An example: 10 power cleans at 225, followed by 50 crunches, 10 bench presses at 225, followed by 10 30" box jumps with a 20 lb barbell in each hand, then run 600m at full tilt, no rest between exercises. Rest two minutes between sets, then repeat three times, and then do another four sets of similarly paired exercises - standing rows using ropes instead of bars, deadlifts, clapping pushups in a 40 lb weight vest, etc, 4x8 100m sprints worked in. We would also have workout days where around half the work involved running, doing squats or pushups, and similar calisthenics with very heavy weights - the other guys who played the same position as me clinging to my back!
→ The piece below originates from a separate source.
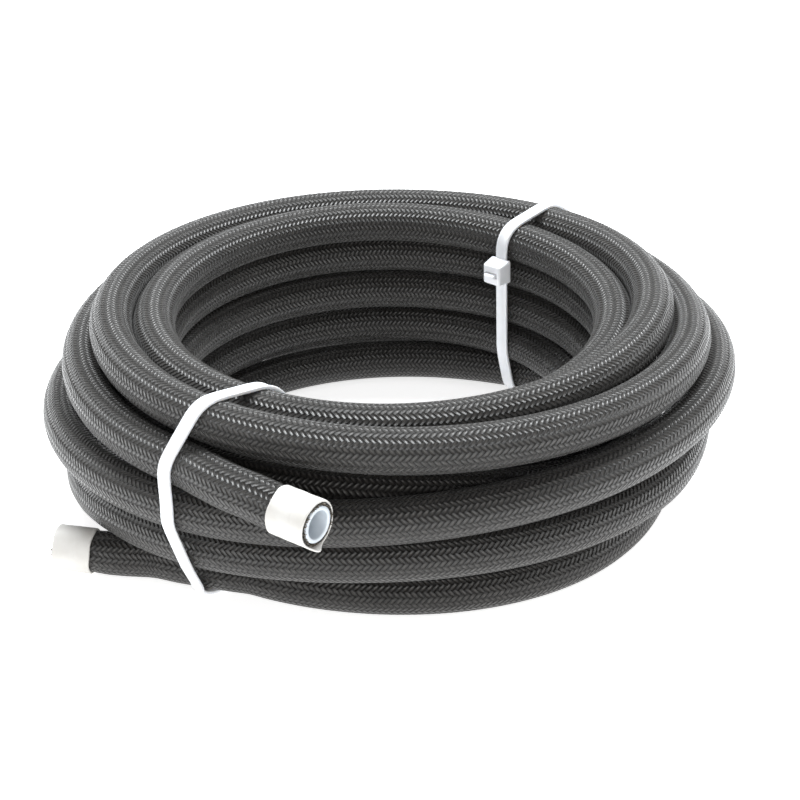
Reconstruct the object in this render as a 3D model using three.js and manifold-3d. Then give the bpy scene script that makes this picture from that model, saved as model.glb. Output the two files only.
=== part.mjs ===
// Coil of black braided hose with a white inner tube, held by two nylon ties.
// Millimetres, +Z up. The coil lies flat and its axis is upright.
import * as THREE from 'three';
import Module from 'manifold-3d';
import { mergeVertices } from 'three/addons/utils/BufferGeometryUtils.js';

const wasm = await Module();
wasm.setup();

// Hose section, from the bore outwards
const boreDiameter = 9.9;
const linerWall = 1.05;
const steelWall = 0.35;
const coverWall = 0.65;
const layerGap = 0.25;

const linerInner = boreDiameter / 2;
const linerOuter = linerInner + linerWall;
const steelInner = linerOuter + layerGap;
const steelOuter = steelInner + steelWall;
const coverInner = steelOuter + layerGap;
const hoseRadius = coverInner + coverWall;

// Clearance that neighbouring pieces keep
const fitGap = 0.3;

// Coil: radius of the innermost turns, and the spacing of turns that lie on each other
const eyeTurnRadius = 82.5;
const turnPitch = 2 * hoseRadius;
const footWidth = 4;
const footRise = Math.sqrt(hoseRadius ** 2 - (footWidth / 2) ** 2);
const coilSegments = 60;
const valleyShare = 0.5;
const crestStep = THREE.MathUtils.degToRad(38);

// Tape wrapped round each cut end
const upperTapeLength = 15;
const lowerTapeLength = 13;
const tapeThickness = 0.3;
const tapeGap = 0.2;
const tapeInner = hoseRadius + tapeGap;
const tapeOuter = tapeInner + tapeThickness;

// Nylon ties
const strapWidth = 4.8;
const strapThickness = 1.3;
const headWidth = 9;
const headHeight = 9.5;
const headDepth = 6.5;
const tailStub = 1.6;
const tailTrim = 0.3;

const tubeSides = 12;
const stepLength = 12;
const roundFlats = 1 / Math.cos(Math.PI / tubeSides);

const coverMaterial = new THREE.MeshStandardMaterial({ color: 0x2b2a29, roughness: 0.6, metalness: 0 });
const steelMaterial = new THREE.MeshStandardMaterial({ color: 0x8d857a, roughness: 0.4, metalness: 0.9 });
const linerMaterial = new THREE.MeshStandardMaterial({ color: 0xeef2f5, roughness: 0.35, metalness: 0 });
const tapeMaterial = new THREE.MeshStandardMaterial({ color: 0xf2f0ee, roughness: 0.45, metalness: 0 });
const tieMaterial = new THREE.MeshStandardMaterial({ color: 0xf4f6fa, roughness: 0.35, metalness: 0 });

const group = new THREE.Group();

function addMesh(name, geometry, material) {
  const mesh = new THREE.Mesh(geometry, material);
  mesh.name = name;
  group.add(mesh);
}

const polar = (radius, degrees, z) => new THREE.Vector3(
  radius * Math.cos(THREE.MathUtils.degToRad(degrees)),
  radius * Math.sin(THREE.MathUtils.degToRad(degrees)),
  z,
);

// Solids for cutting and joining
function toSolid(geometry) {
  const bare = geometry.clone();
  bare.deleteAttribute('normal');
  bare.deleteAttribute('uv');
  const merged = mergeVertices(bare, 1e-4);
  return new wasm.Manifold(new wasm.Mesh({
    numProp: 3,
    vertProperties: new Float32Array(merged.attributes.position.array),
    triVerts: new Uint32Array(merged.index.array),
  }));
}

function toGeometry(solid) {
  const mesh = solid.getMesh();
  const geometry = new THREE.BufferGeometry();
  geometry.setAttribute('position', new THREE.BufferAttribute(new Float32Array(mesh.vertProperties), 3));
  geometry.setIndex(new THREE.BufferAttribute(new Uint32Array(mesh.triVerts), 1));
  geometry.computeVertexNormals();
  return geometry;
}

const largestPiece = (solid) => solid.decompose().reduce((a, b) => (b.volume() > a.volume() ? b : a));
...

Then I'd ride on my helper's back through his superset. Total sufferfest.
This was very effective at getting us strong all over and crazy fit, but one had to keep excellent form or injury would follow, whether in the gym or doing the buddy team drills. The rest periods also had to be professional caliber on off-days, super slow recovery spins on a bike, legs elevated all the time, drinking water like it was a job. Periodization cycles- a new thing we'd learned from the East Germans - was also a part of this.
Some crossfitters I see at the local gym are very sloppy in their form with the weights and some of the calisthenics / weight plus mobility stuff, makes me cringe. I have asked friends who are ER docs and orthopedic surgeons about this and they tell me that they are relying on the sloppier crossfitters to fund their latest performance cars & hunting camps. They also tell me that profound over-training is a serious issue for some, not soreness but getting complete muscle/nerve breakdown that is hard to recover from. So I am leery of what gets pimped out under the crossfit label. Caveat emptor.
I did crossfit for a couple years but found that at my increasing age(58) and the fact that I had done physical labor all my life. some of my joints couldn't keep up with the repetitive nature of some of the movements. I had to adapt some of the movements because of injury, like not running as much because of knee problems. Overall I liked the workouts and did find improvement in my physical strength. When you get fatigued your form will break down and that is when you get hurt. That is one reason I stick to basic weights and some calisthenics now.